The relevance of the United States and NATO must also be undergirded by deliberately structured national policy. Policies and official government statements, or the statements of politicians and political candidates, that weaken U.S. alliances or call their credibility into question must be rejected. National, institutional, and bureaucratic policies that prevent and needlessly burden allied cooperation, integration, and interoperability need to be revoked and rewritten. Policy, regulation, guidance, and instruction should empower and enable our alliances, not restrict and constrain.5

If you have not heard the idiom, “speed of relevance,” you may have been living under a rock since 2018, when Secretary of Defense James Mattis is credited with its coinage.6 Since then, it has been used countless times, particularly in our communities of national security, defense, and military professionals. Although the term cleverly communicates an imperative of information sharing and decision-making, its overuse has diluted its impact as a strategic message.

Regardless, the relevance of NATO remains certain and firm. On its borders and in the year ahead, NATO will continue to confront crisis, conflict, and collective self-questioning. For the U.S. Army, despite the domestic or international political debates and self-flagellation that may occur, military leaders must not forget the sacrifices marked in June 2024, the eightieth anniversary commemorating D-Day, or in May 2025, the commemoration of the eightieth anniversary of “Victory in Europe.”

Just as importantly, we must not forget that our NATO allies are growing in number, from the original twelve members to the current thirty-two members, because they trust and depend on U.S. leadership, credibility, and willingness to remain the sine qua non of the greatest alliance in the world.

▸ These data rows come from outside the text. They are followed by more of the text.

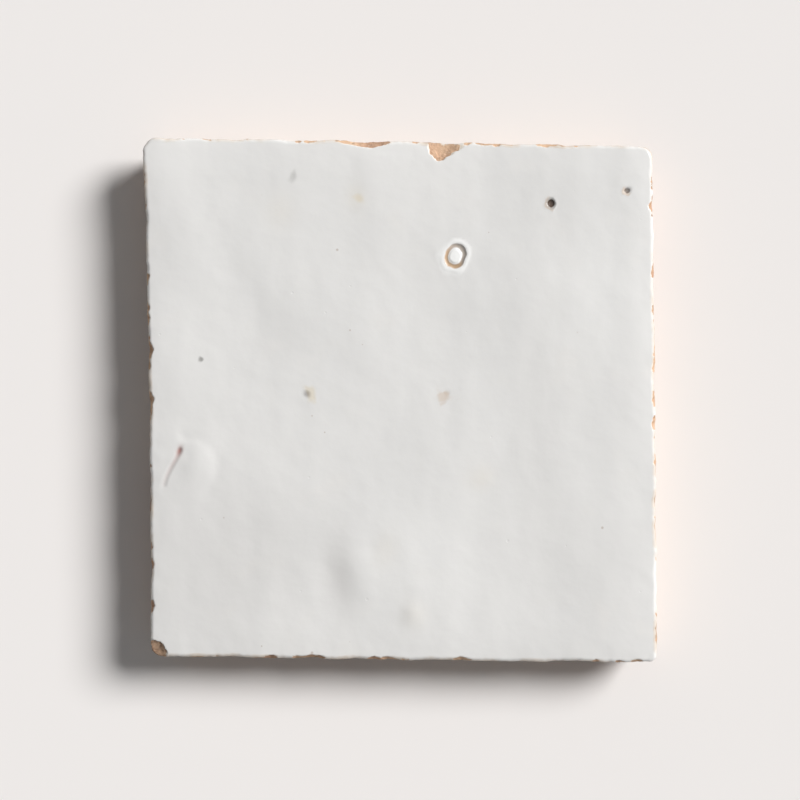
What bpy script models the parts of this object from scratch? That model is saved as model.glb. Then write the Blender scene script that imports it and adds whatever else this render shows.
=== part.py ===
"""A hand-cut square zellige tile: one fired piece of clay, glazed white on its upper face.

The tile lies on its back, glazed face up. X runs along the lower edge of the face, Y up the
face, and Z out of it. The origin is under the middle of the tile, on the plane of its back.

The face is a surface patch stretched between four hand-cut edges. The edges are bowed, out of
square and scalloped by the strokes of the cutting hammer, and the face is pillowed and dented
under its glaze. The sides are struck inwards from the face to the back, so that neighbours
meet at their faces only. Spalls, the pieces of glaze and clay that the blows broke off the
arrises, are cut out one by one.
"""

import math
from collections import namedtuple

import bmesh
import bpy
from mathutils import Matrix, Vector, noise

MM = 0.001

# Overall sizes
FACE_WIDTH = 96.1 * MM
FACE_LENGTH = 97.8 * MM
THICKNESS = 11.0 * MM

# How far the corners of the face lie from those of a true rectangle
LOWER_LEFT_ACROSS = 0.75 * MM
LOWER_LEFT_UP = 0.6 * MM
LOWER_RIGHT_ACROSS = 0.45 * MM
LOWER_RIGHT_UP = -0.6 * MM
UPPER_RIGHT_ACROSS = -0.45 * MM
UPPER_RIGHT_UP = -0.8 * MM
UPPER_LEFT_ACROSS = -0.75 * MM
UPPER_LEFT_UP = 0.9 * MM

# Round corners of the face, seen from above
LOWER_LEFT_RADIUS = 1.6 * MM
LOWER_RIGHT_RADIUS = 1.2 * MM
UPPER_RIGHT_RADIUS = 2.1 * MM
UPPER_LEFT_RADIUS = 2.7 * MM
LEAST_RADIUS = 0.4 * MM

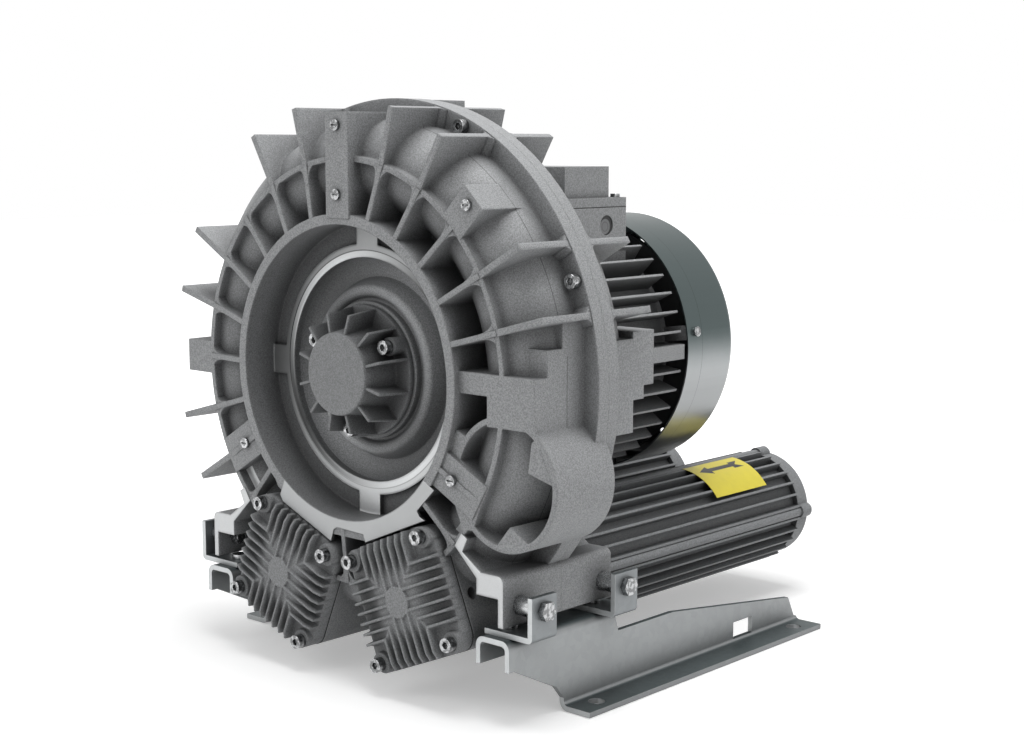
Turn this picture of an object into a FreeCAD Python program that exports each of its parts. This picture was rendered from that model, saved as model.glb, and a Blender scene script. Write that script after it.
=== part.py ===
import FreeCAD, Part
import math
import os
import re

import Sketcher

# Side channel blower, in millimetres.
# Every piece is drawn in the axis frame: X to the right, Y backwards along the shaft
# from the machined lip of the front casting, Z up from the shaft axis.
# Its Placement then carries it to the row's frame, whose origin lies on the floor in
# the middle of the four foot bolts.

document = FreeCAD.newDocument("side_channel_blower")
sizes = document.addObject("Spreadsheet::Sheet", "sizes")

dimensions = {
    # where the shaft lies
    "axis_height": 291,
    "slip_fit": 0.05,
    "bolt_gap": 0.1,
    "running_gap": 0.5,
    # flange joint of the two castings
    "flange_radius": 250,
    "flange_front": 33,
    "flange_width": 27,
    "joint_plane": 46.5,
    "flange_bolt_circle": 242,
    # side channel
    "channel_radius": 190,
    "channel_depth": 36,
    "channel_wall": 6,
    "channel_front": 22,
    "channel_rear": 71,
    # front casting
    "bearing_radius": 45,
    "bearing_width": 23,
    "bearing_front": 2,
    "seal_radius": 38,
    "hub_radius": 64,
    "hub_rear": 36,
    "well_depth": 7,
    "shoulder_inner": 67,
    "shoulder_outer": 80,
    "valley_radius": 90,
    "valley_depth": 19,
    "dish_radius": 104.8,
    "dish_step": 4,
    "lip_radius": 117,
    "recess_depth": 5,
    "plate_wall": 9,
    "collar_inner": 136,
    "collar_outer": 145.5,
    "collar_front": -35,
    "collar_floor": 9,
    "band_inner": 192.8,
    "band_outer": 197.8,
    "band_front": -29,
    "land_inner": 140,
    "bridge_width": 28,
    # ribs
    "inner_rib": 5,
    "outer_rib": 6,
    "rib_reach": 249,
    "rib_front": -30,
    "rear_rib_end": 115,
    "arm_width": 30,
    "arm_reach": 237,
    "arm_front": -36,
    "pad_reach": 196,
    "pad_width": 36,
    "pad_front": -33,
    "short_arm_width": 29,
    "short_arm_reach": 231.6,
    "short_arm_screw": 222,
    "boss_reach": 233,
    "boss_top": 14,
    "boss_low": 17.6,
    "block_inner": 178,
    "block_side": 232,
    "block_top": 15,
    "block_web_low": 4,
    "block_step": 38,
    "block_step_front": -13,
    "block_crown": 60,
    "block_crown_front": 6,
    "block_low": 30,
    # side port drum
    "drum_x": 198,
    "drum_drop": 78,
    "drum_radius": 58.8,
    "drum_wall": 5,
    "drum_front": -29,
    # rear casting
    "rear_plate": 78,
    "rear_hub_radius": 52,
    "rear_seal_radius": 36,
    "rear_hub_end": 100,
    "motor_seat": 126,
    "motor_ring_inner": 98,
    "motor_ring_outer": 118,
    "rear_foot_end": 116,
    # ports and covers
    "port_x": 81.5,
    "port_drop": 198,
    "port_turn": 22.5,
    "port_side": 117,
    "port_corner": 16,
    "port_bore": 46,
    "port_face": -20,
    "port_bolt_side": 97,
    "cover_plate": 12,
    "cover_fin_height": 12,
    "cover_fin": 2.5,
    "cover_fin_pitch": 8.5,
    "cover_hub": 15,
    "cover_margin": 1.6,
    "cover_land": 19.7,
    "cover_land_radius": 11,
    "gasket": 1,
    "cover_thread": 0,
    "web_front": -34,
    "web_half": 92,
    "web_foot": 30,
    "web_drop": 152,
    "arm_thread": -18,
    "stripper_width": 44,
    # cast foot
    "foot_inner": 166,
    "foot_outer": 197,
    "foot_top": 158,
    "foot_shelf": 178,
    "foot_low": 203,
    "foot_wall": 5.7,
    "foot_corner": 6,
    "foot_front": -30,
    # shaft line
    "shaft_radius": 20,
    "collar_radius": 25,
    "shaft_front": -6,
    "impeller_rear": 66,
    "impeller_front": 38,
    "rotor_front": 150,
    "rotor_length": 135,
    "rotor_radius": 61.5,
    "air_gap": 0.5,
    "rotor_seat": 27,
    "rear_bearing_front": 306,
    "rear_bearing_width": 18,
    "rear_bearing_radius": 40,
    "fan_seat": 16,
    "fan_front": 336,
    "fan_rear": 362,
    "spring_height": 2,
    "key_width": 12,
    "key_front": 42,
    "key_length": 20,
    "end_turn": 20,
    "end_ring": 8,
    "shaft_end": 366,
    "bearing_ring": 7,
    "impeller_web": 9,
    "impeller_hub": 46,
    "blade_count": 36,
    "blade": 3,
    "tip_gap": 0.6,
    "cap_radius": 61,
    "cap_flange": 5,
    "cap_face_radius": 38,
    "cap_front": -40,
    "cap_wall": 6,
    "cap_fin": 2.5,
    "cap_fin_reach": 56,
    "cap_bolt_circle": 53.5,
    "cap_land": -18,
    "cap_thread": 14,
    "slot_width": 1.6,
    "slot_depth": 1.5,
    "lock_nut_radius": 29,
    # motor
    "stator_radius": 98,
    "frame_wall": 8,
    "frame_end": 312,
    "frame_flange": 8,
    "fin_reach": 130,
    "fin": 2.5,
    "fin_front": 146,
    "lug_reach": 133,
    "lug_width": 15,
    "motor_bolt_circle": 112,
    "motor_thread": 112,
    "rod_thread": 104,
    "shield_wall": 7,
    "cowl_radius": 134.8,
    "cowl_front": 316,
    "cowl_end": 397,
    "sheet": 1.5,
    "fan_radius": 122,
    "fan_depth": 32,
    "cowl_hole": 330,
    # terminal box
    "box_half_width": 75,
    "box_front": 168,
    "box_length": 120,
    "box_seat": 112,
    "box_top": 145,
    "box_wall": 4,
    "lid_rim": 9,
    "lid_top": 186,
    "lid_inset": 5,
    "lid_hump_front": 198,
    "lid_hump_rear": 266,
    "entry_y": 257,
    "entry_z": 127.5,
    "entry_radius": 10,
    # silencers
    "silencer_front": 118,
    "silencer_length": 402,
    "silencer_shell": 52,
    "silencer_wall": 3.5,
    "silencer_fin_reach": 61.5,
    "silencer_fin": 2.5,
    "silencer_fins": 28,
    "liner_inner": 40,
    "core_inner": 38,
    "end_cap": 25,
    "end_port": 36,
    "end_bolt_circle": 57,
    # base rails
    "rail_sheet": 5,
    "rail_bend": 9,
    "rail_inner": 167,
    "rail_outer": 206,
    "rail_top": 213,
    "rail_toe": 238,
    "rail_nose": -32,
    "rail_step": 110,
    "rail_step_drop": 234,
    "rail_ramp": 200,
    "rail_tail": 400,
    "rail_tail_drop": 260,
    "rail_rear": 412,
    "rail_front_drop": 240,
    "rail_front_low": 30,
    "rail_lip_drop": 267,
    "window_front": 301,
    "window_length": 33,
    "window_top": 266,
    "shoe_reach": 236,
    "shoe_front": 40,
    "shoe_rear": 416,
    "foot_hole_x": 220,
    "foot_hole_front": 69,
    "foot_hole_pitch": 320,
    "foot_hole_radius": 7.75,
    # foot brackets
    "bracket_sheet": 5,
    "bracket_outer": 225,
    "bracket_inner": 170,
    "rail_bolt_x": 184.6,
    "spacer_radius": 9,
    "bracket_height": 40,
    "bracket_length": 32,
    "bracket_front": -24,
    "bracket_pitch": 112,
    "bracket_bolt_drop": 186,
    # fasteners
    "m8_head": 6.5,
    "m8_shank": 4,
    "m8_key": 3.5,
    "m10_head": 8,
    "m10_shank": 5,
    "m6_head": 5,
    "m6_shank": 3,
}


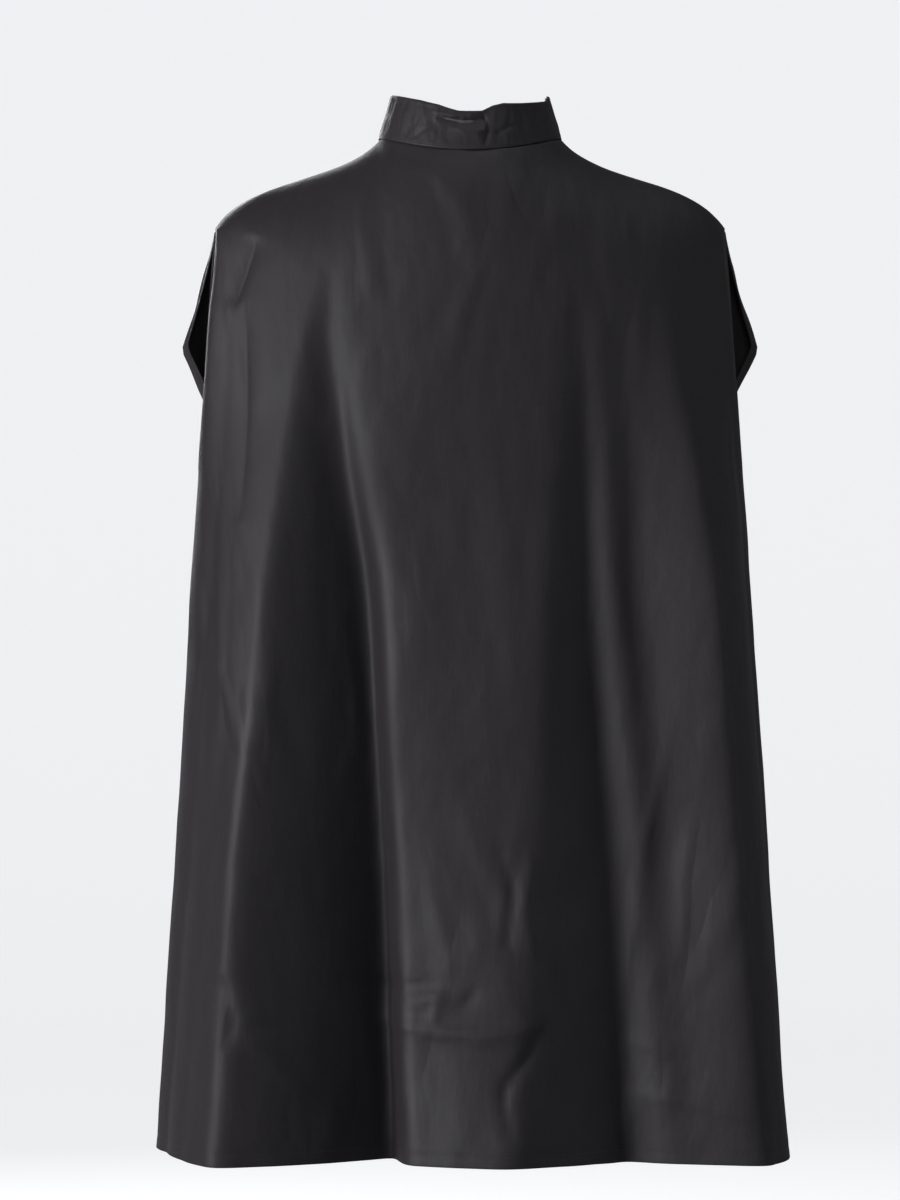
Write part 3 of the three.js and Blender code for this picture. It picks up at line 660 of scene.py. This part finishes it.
front_grids = {}
fronts = {}
for side, sign in (("left", 1), ("right", -1)):
    edge = angle_at(body_rows[:, 0], band_half_width + 0.002)[:, None]
    share = np.linspace(0, 1, front_columns)[None, :]
    under = [angle_at(body_rows[:, 0], band_half_width + x)[:, None] for x in under_band]
    theta = np.concatenate([mix(math.pi / 2 + seam_gap, edge, share), *under], 1)
    if side == "right":
        theta = -theta[:, ::-1]
    turn = np.abs(np.degrees(theta))
    grid = cape(theta, body_rows, "front")
    calm = ease((turn - 97) / 16) * ease((164 - turn) / 16)
    calm = calm * ease(body_rows / 0.08) * ease((0.5 - body_rows) / 0.2)
    grid = roll_shoulders(grid, calm)
    t = (body_rows - yoke_share) / (1 - yoke_share) / armhole_share
    over_arm = np.interp(t, [0, 0.15, elbow_share, 0.7, 1.05, 1.5], [0, 0.5, 1, 0.75, 0.3, 0])
    grid[..., 0] += sign * arm_swell * over_arm * ease((turn - 90) / 9) * ease((138 - turn) / 30)
    loose = ease((172 - turn) / 10) * ease(body_rows / 0.05)
    near_armhole = np.exp(-(((body_rows - 0.3) / 0.1) ** 2)) * ease((140 - turn) / 40)
    x, z = grid[..., 0], grid[..., 2]
    stand = crumples(x, z, 40 + sign) * loose
    stand = stand + near_armhole * loose * 0.003 * noise(turn / 9 + z * 9, z * 34, 50 + sign)
    grid = hang(grid, theta, body_rows, stand)
    tucked = under_band_depth * ease((band_half_width + 0.0010 - np.abs(grid[..., 0])) / 0.0010)
    grid = grid - level(normals(grid)) * tucked[..., None]
    if side == "left":
        grid = grid - level(normals(grid)) * underlap(grid[..., 0])[..., None]
    front_grids[side] = grid
    piece = cloth(f"{side}_front_cloth", tuck_in(turn_up(grid), theta), cloth_thickness, cotton)
    bend_at_fold(piece, side)
    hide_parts(f"{side}_front_side", f"{side}_front_flap")
    fronts[side] = piece


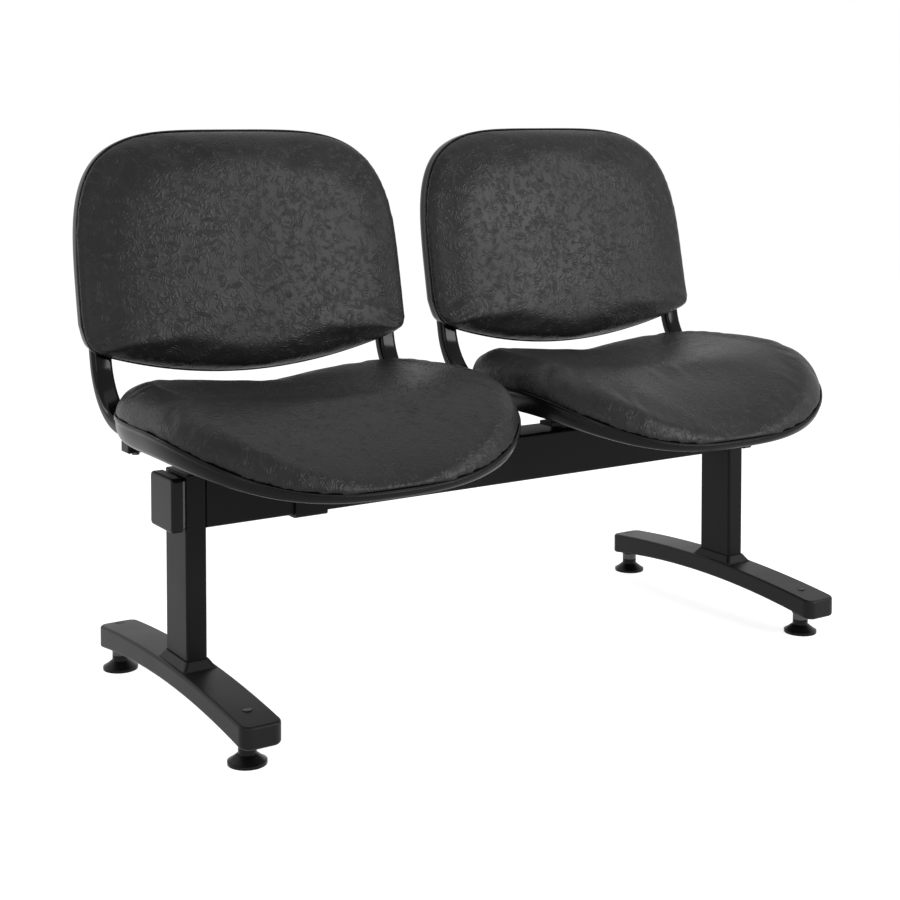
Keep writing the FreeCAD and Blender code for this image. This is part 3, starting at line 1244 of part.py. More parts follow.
for item in doc.Objects:
    if "Invalid" in item.State or "Error" in item.State:
        raise RuntimeError(f"{item.Label} was not built: {item.State}")
os.makedirs("parts", exist_ok=True)
bench = FreeCAD.BoundBox()
for part in parts:
    if part.Shape.isNull() or not part.Shape.isValid():
        raise RuntimeError(f"{part.Label} has no valid shape")
    part.Shape.exportStep(f"parts/{part.Label}.step")
    bench.add(part.Shape.optimalBoundingBox(False, False))
print(len(parts), "sub-parts, moved along y by", round(shift, 3))
print("size", round(bench.XLength, 2), round(bench.YLength, 2), round(bench.ZLength, 2),
      "from z", round(bench.ZMin, 3))
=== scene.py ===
import json
import math

import bpy
import numpy as np
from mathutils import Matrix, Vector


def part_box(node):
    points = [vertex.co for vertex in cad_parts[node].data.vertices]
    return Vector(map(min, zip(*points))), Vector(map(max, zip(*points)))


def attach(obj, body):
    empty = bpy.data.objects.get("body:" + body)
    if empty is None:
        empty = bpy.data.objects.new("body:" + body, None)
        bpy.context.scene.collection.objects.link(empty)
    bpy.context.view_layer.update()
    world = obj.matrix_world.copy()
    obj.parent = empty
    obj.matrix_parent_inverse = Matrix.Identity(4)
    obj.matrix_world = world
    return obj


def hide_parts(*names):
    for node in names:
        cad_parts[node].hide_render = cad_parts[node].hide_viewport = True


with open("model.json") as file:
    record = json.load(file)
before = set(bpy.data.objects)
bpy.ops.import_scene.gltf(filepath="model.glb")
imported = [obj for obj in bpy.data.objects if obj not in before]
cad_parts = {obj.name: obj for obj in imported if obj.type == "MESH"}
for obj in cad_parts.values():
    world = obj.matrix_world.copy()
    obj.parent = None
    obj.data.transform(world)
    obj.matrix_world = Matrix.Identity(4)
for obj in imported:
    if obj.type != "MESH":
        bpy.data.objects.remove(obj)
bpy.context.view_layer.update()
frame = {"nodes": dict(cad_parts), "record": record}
scene = bpy.context.scene

SIDES = {"left": -1, "right": 1}
MM = 0.001


def middle(node):
    """The middle of a CAD node's box."""
    low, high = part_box(node)
    return (low + high) / 2


# The row's own y for a depth that is measured from the columns' middle, in metres
SHIFT = middle("column_left").y

# The camera stands where the photograph was taken from, in metres and degrees
CAMERA_PLACE = (-1.3762, -2.0237, 0.8139)
CAMERA_TURN, CAMERA_DIP = -33.066, 2.578
LENS, SENSOR, LENS_DROP = 65.18, 36.0, -0.2863
FAR_CLIP = 60.0

camera_data = bpy.data.cameras.new("camera")
camera_data.lens, camera_data.sensor_width = LENS, SENSOR
camera_data.shift_y = LENS_DROP
camera_data.clip_end = FAR_CLIP
camera = bpy.data.objects.new("camera", camera_data)
camera.location = (CAMERA_PLACE[0], CAMERA_PLACE[1] + SHIFT, CAMERA_PLACE[2])
camera.rotation_euler = (math.radians(90 - CAMERA_DIP), 0, math.radians(CAMERA_TURN))
scene.collection.objects.link(camera)
scene.camera = camera


# Sizes in millimetres, as in the solids: y from the columns' middle, x from a chair's own middle

PITCH = (middle("seat_cushion_right").x - middle("seat_cushion_left").x) / MM

# Seat: half width, middle and reach of its outline, and the outline's powers before and behind the middle
SEAT_HALF, SEAT_MIDDLE, SEAT_REACH = 276.0, -37.0, 218.0
SEAT_POWER, SEAT_POWER_REAR = 2.686, 3.0
# Rim: its level height, its fall at the front edge, and where and how the fall starts
RIM, RIM_DROP, RIM_DROP_START, RIM_DROP_POWER = 412.0, 75.0, 40.0, 2.4
# Upholstery above the rim at the shoulders and in the middle, and both places as shares of the half width
BOLSTER, HOLLOW = 34.0, 22.0
SEAT_SIDE, SEAT_SHOULDER = 0.975, 0.76
# Shell's depth under the rim, level part and front edge
SEAT_DEEP, SEAT_LIP = 36.5, 18.0

# Back: heights of its lower edge, lower corners, shoulders and top, and half widths at shoulders and corners
BACK_LOW, BACK_CORNER, BACK_SHOULDER, BACK_TOP = 437.0, 484.0, 520.0, 798.0
BACK_HALF, BACK_CORNER_HALF, BACK_POWER = 267.0, 262.0, 4.1
CORNER_POWER = 22.0
# Seam's y at a height of its own, its lean, and how far the sides come forward, high and low
BACK_SEAM, SEAM_HEIGHT, LEAN = 212.0, 600, math.radians(11.4)
WRAP_TOP, WRAP_LOW = 12.0, 22.0
# Upholstery before the seam in the middle and at the edge, the edge's rounding and the ends' fading
BACK_MID, BACK_EDGE, BACK_ROUND, BACK_FADE = 38.0, 22.0, 12, 26
# Shell's depth behind the seam in the middle, at the sides and at the lower corners
BACK_DEEP, BACK_SIDE, BACK_SIDE_LOW = 33.0, 30.0, 36.0

# Side tubes: place beside the chair's middle, section, level part, bend and top
TUBE_OUT, TUBE_WIDE, TUBE_THICK, TUBE_ROUND = 236.0, 30.0, 20.0, 7.0
TUBE_LEVEL, TUBE_FRONT, TUBE_BEND_BACK, TUBE_BEND, TUBE_TOP = 388.0, 125.0, 91.5, 100.0, 690.0
TUBE_ROOM = 0.5

# Shells' wall, and the gap between rim and seam
WALL, SEAM_GAP = 2.6, 0.4
# Edges stay sharp where faces meet at more than this many degrees
COVER_CREASE, TUBE_CREASE = 35, 50
# Covers: how far the sides and the top start inside the finished form, how deep the hem reaches below the
# seam before it is seated, how far it is seated below the seam, and how high it is held while it swells
SEAT_SHRINK, BACK_SHRINK, SINK = 2.5, 2.0, 4.0
SEAT_HEM, BACK_HEM, SEATED = 7, 6, 1.5
SEAT_HOLD, BACK_HOLD = 4.0, 5.0
# Even mesh of the covers and the furthest that a point may swell, in metres
VOXEL, SWELL = 0.0048, 0.006
PRESSURE, SWELL_FRAMES = 4.0, 20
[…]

We commemorate and celebrate the anniversary of D-Day with two articles in this edition and will publish several articles commemorating the seventy-fifth anniversary of NATO in future issues of Military Review through the remainder of 2024.


Notes

  1. “About NATO,” U.S. Mission to the North Atlantic Treaty Organization (NATO), accessed 29 March 2024, https://nato.usmission.gov/about-nato/.
  2. “Collective Defense and Article 5,” NATO, last updated 4 July 2023, https://www.nato.int/cps/en/natohq/topics_110496.htm.
  3. Todd Schmidt, “Army Must Strengthen Its Relationships with Allies,” Association of the United States Army, 17 August 2021, https://www.ausa.org/articles/army-must-strengthen-its-relationships-allies.
  4. James McConville, The Army in Military Competition, Chief of Staff Paper #2 (Washington, DC: Headquarters, Department of the Army, 1 March 2021), v.
  5. Schmidt, “Army Must Strengthen Its Relationships.”
  6. James Mattis, Summary of the 2018 National Defense Strategy of the United States of America (Washington, DC: U.S. Department of Defense, 2018), 10.